23. Another breach of trust which it is said the defendant had committed was that be did not call Majlises in ashra Moharram which has been interpreted before us as the first ten days of Moharram but in ashra sani and ashra, chehlum. The fact that the defendant had been holding Majlises in ashra sani and ashra chehlum has been deposed to by a large number of witnesses for the defendant as well as for the plaintiffs. Neither the defendant nor the waqif, Musharraf Begam, was asked why the mutwalli was holding Majlises from the eleventh day when he was required to hold Majlises on the first ten days. In the absence of any expert evidence in the case it is difficult for us to decide what ''ashra Moharram' really means. Learned counsel for the appellant has urged that it means ten days in the month of Moharram, while learned counsel for the plaintiffs respondents has urged that it means the first ten days of Moharram. No point seems to have been made in the Court below why the Majlises were being held from the eleventh day and not during the first ten days, and in the absence of any evidence as to the meaning of the words 'ashra Moharram' it is not possible for us to hold that the defendant has committed a breach of the term of the waqf. It was suggested by learned counsel for the plaintiffs-respondents that Arab Ali used to perform Majlises in the first ten days and his brother Salawat All from the eleventh day, and the appellant being the son of Salawat Ali performed the Majlises which used to be performed in his family and not the Majlises which used to be performed by Arab Ali, the husband of the wakif. We have already said that as no point seems to have been made of it in the lower Court, we are not in a position to decide how far this charge is proved. We can only issue a general direction to the mutwalli that he must perform the Majlises in accordance with the terms of the waqfnama and call an Alim for congregational prayers as required under the waqf deed.
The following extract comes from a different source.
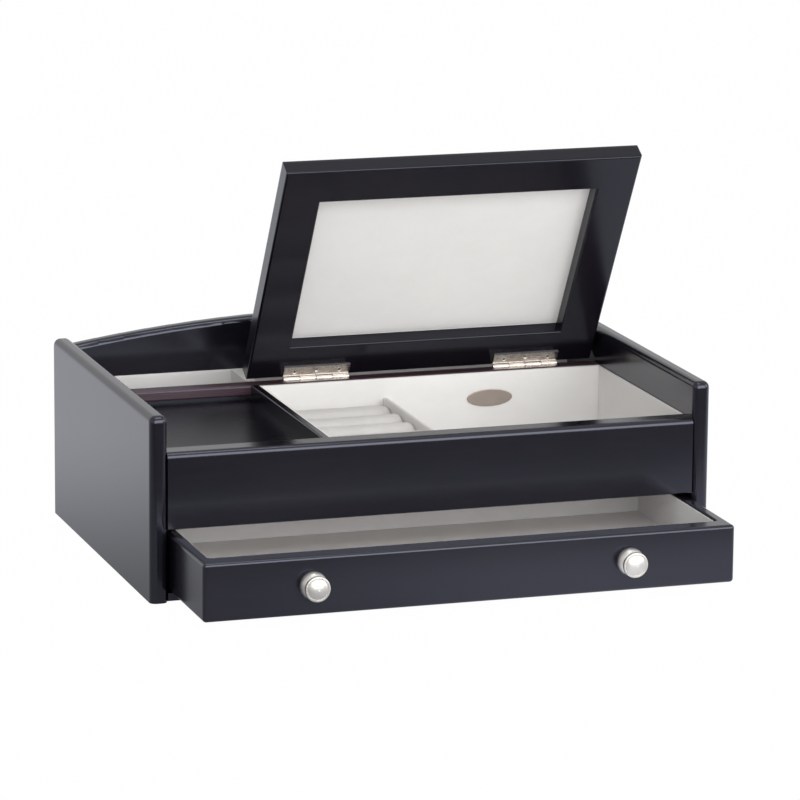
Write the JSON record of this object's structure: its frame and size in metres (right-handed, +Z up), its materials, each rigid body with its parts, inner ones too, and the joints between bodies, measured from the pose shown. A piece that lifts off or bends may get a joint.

24. The next charge was that the mutwalli had been utilising the money for purposes other than those mentioned in the waqf deed. As regards this, the learned Advocate-General has urged that the other expenses are all incidental to what has been mentioned in the waqf deed and at beat it can be said that the mistake, if any, was committed in good faith. There can be no doubt that ashra means, ten days and, therefore, there was no reason why the mutwalli should have performed Majlises out of the money provided for in the waqf deed both for ashra sani as well as for ashra chehlum. The mutwalli must confine himself strictly within the terms of the waqf deed and any other function that he wants to hold must be at his own expense. He must maintain proper accounts. The lower Court has inferred from the fact that no accounts were produced that proper accounts were not maintained. The mutwalli, on the other hand, took his stand on the terms of the waqfnama that no one except the stipend-holders would have the right to call for accounts.
25. Two other charges were made against the mutwalli, one, that he had executed a theka for two years of one village. It is not proved that the theka had been executed for a sum less than the proper amount or that the money realised from the theka had been diverted to other purposes and we cannot consider the granting of a theka for two years to be a breach of the terms of the waqf deed.
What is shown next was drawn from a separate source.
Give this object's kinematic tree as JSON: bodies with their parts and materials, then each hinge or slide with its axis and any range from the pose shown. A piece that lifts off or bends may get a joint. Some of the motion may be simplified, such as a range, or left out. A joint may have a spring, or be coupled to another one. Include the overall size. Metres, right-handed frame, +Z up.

26. Lastly, it was alleged that contrary to the terms of the waqf deed the mutwalli had not made proportionate reductions in the stipends with the reduction of the income. It is true that the mutwalli has said that when the income is less he reduces the allowance without any strict regard to proportion, but this must be read along with the rest of his statement that he has been paying the allowances in full and that any reduction in the amount left for the religious observances is made up by him out of his own private funds. In the absence of anything to prove that this statement was incorrect, it can-not be said that the mutwalli is guilty of breach of trust.
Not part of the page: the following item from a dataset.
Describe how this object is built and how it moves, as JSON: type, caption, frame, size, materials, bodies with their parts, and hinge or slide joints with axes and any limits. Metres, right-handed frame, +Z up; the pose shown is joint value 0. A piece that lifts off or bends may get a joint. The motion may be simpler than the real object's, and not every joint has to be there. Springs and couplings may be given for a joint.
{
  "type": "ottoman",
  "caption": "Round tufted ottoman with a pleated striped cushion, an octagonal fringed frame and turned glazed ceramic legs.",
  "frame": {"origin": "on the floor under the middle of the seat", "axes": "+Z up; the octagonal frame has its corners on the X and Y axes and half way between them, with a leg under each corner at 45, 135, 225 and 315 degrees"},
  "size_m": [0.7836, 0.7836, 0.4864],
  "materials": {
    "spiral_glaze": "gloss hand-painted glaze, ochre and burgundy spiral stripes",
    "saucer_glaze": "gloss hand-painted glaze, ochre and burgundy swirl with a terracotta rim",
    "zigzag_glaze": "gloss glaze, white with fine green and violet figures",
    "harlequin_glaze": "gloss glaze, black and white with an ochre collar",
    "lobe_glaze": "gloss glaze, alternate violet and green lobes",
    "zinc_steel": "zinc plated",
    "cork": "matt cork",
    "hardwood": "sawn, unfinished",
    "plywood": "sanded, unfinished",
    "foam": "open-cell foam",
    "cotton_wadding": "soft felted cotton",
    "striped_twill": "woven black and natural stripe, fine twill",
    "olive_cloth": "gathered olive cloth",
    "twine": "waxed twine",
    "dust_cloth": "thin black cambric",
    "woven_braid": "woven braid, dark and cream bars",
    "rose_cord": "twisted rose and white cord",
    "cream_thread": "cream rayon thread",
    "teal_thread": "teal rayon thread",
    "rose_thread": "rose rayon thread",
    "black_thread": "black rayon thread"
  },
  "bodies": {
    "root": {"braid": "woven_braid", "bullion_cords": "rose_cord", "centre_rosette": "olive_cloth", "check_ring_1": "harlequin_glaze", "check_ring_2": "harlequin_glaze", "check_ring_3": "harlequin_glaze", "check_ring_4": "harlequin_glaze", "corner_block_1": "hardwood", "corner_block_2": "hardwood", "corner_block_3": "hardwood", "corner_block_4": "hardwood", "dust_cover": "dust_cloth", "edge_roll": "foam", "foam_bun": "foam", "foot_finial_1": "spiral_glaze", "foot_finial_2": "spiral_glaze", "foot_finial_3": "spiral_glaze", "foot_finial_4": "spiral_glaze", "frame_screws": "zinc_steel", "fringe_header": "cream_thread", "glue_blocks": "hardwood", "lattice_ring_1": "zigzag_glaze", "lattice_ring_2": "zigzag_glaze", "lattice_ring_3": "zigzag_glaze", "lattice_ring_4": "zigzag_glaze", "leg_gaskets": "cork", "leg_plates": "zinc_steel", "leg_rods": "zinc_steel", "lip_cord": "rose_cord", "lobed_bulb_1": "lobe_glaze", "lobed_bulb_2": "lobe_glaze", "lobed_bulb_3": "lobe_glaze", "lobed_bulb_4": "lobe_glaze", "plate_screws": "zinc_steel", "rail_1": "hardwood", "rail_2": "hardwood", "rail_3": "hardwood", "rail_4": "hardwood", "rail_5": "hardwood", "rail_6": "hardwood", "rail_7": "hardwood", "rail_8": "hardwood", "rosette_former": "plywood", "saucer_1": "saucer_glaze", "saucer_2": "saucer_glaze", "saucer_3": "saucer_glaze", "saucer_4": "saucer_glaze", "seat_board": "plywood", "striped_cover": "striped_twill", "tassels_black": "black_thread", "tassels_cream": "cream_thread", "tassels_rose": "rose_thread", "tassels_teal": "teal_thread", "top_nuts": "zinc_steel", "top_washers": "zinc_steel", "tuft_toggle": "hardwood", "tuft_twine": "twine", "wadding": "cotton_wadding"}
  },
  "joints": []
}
27. The learned Advocate-General has urged that this is not a bona fide suit and has been filed at the instance of Agha Ali Khan. He has relied on certain observations made in Jugal Kishore v. Shiam Lal : AIR1944All231 that the Advocate-General before granting leave should try to find out whether it was a bona fide suit by persons aggrieved or was being filed with some ulterior object of revenge. That may be a matter for the Advocate-General to consider, but so far as the Courts are concerned, if two persons who have an interest in the waqf have filed the suit under Section 92, after obtaining the sanction of the Advocate-General, we do not think that the Courts can refuse to entertain the suit merely on the ground that the plaintiffs may have been actuated by motives of personal revenge or had been set up by others. We do not think the question of motive, therefore, is of much consequence, though in awarding costs that may be a point which may be considered.
26. The result, therefore, is that it has been proved that the mutwalli has not called an Alim and that the mutwalli has been holding certain functions which do not appear to have been strictly included in the various objects of the waqf and further that the mutwalli did not produce his account books in the lower Court. The question is whether on these facts the mutwalli should have been removed. It must be borne in mind that neither the stipend-holders nor the wakif, who is alive, have any grievance. It is admitted that most of the various objects for which the waqf was created are being duly performed. In the waqf deed a provision is made that the mutwalli shall be removed on any of the following grounds (1) if the mutwalli does not pay to any stipend-holder his two half yearly allowances, (2) misappropriates the same, (3) squanders the waqf property, (4) mismanages the waqf property in such a way as to cause loss to the waqf property, and (5)'commits any immoral act. None of these five grounds has been made out and in view of the fact that the wakif as well as the other beneficiaries have no complaint, we do not think it is a case where the mutwalli should be removed from office. He should, however, be directed to maintain proper accounts of the income and expenditure in respect of the waqf property which should be available for inspection when directed by the Court. He must perform the various objects of the waqf strictly in accordance with the terms of the waqf deed.
29. The result, therefore, is that the decree of the lower Court is set aside and this appeal is allowed to the extent mentioned in this judgment. The parties must bear their own costs in' both the Courts.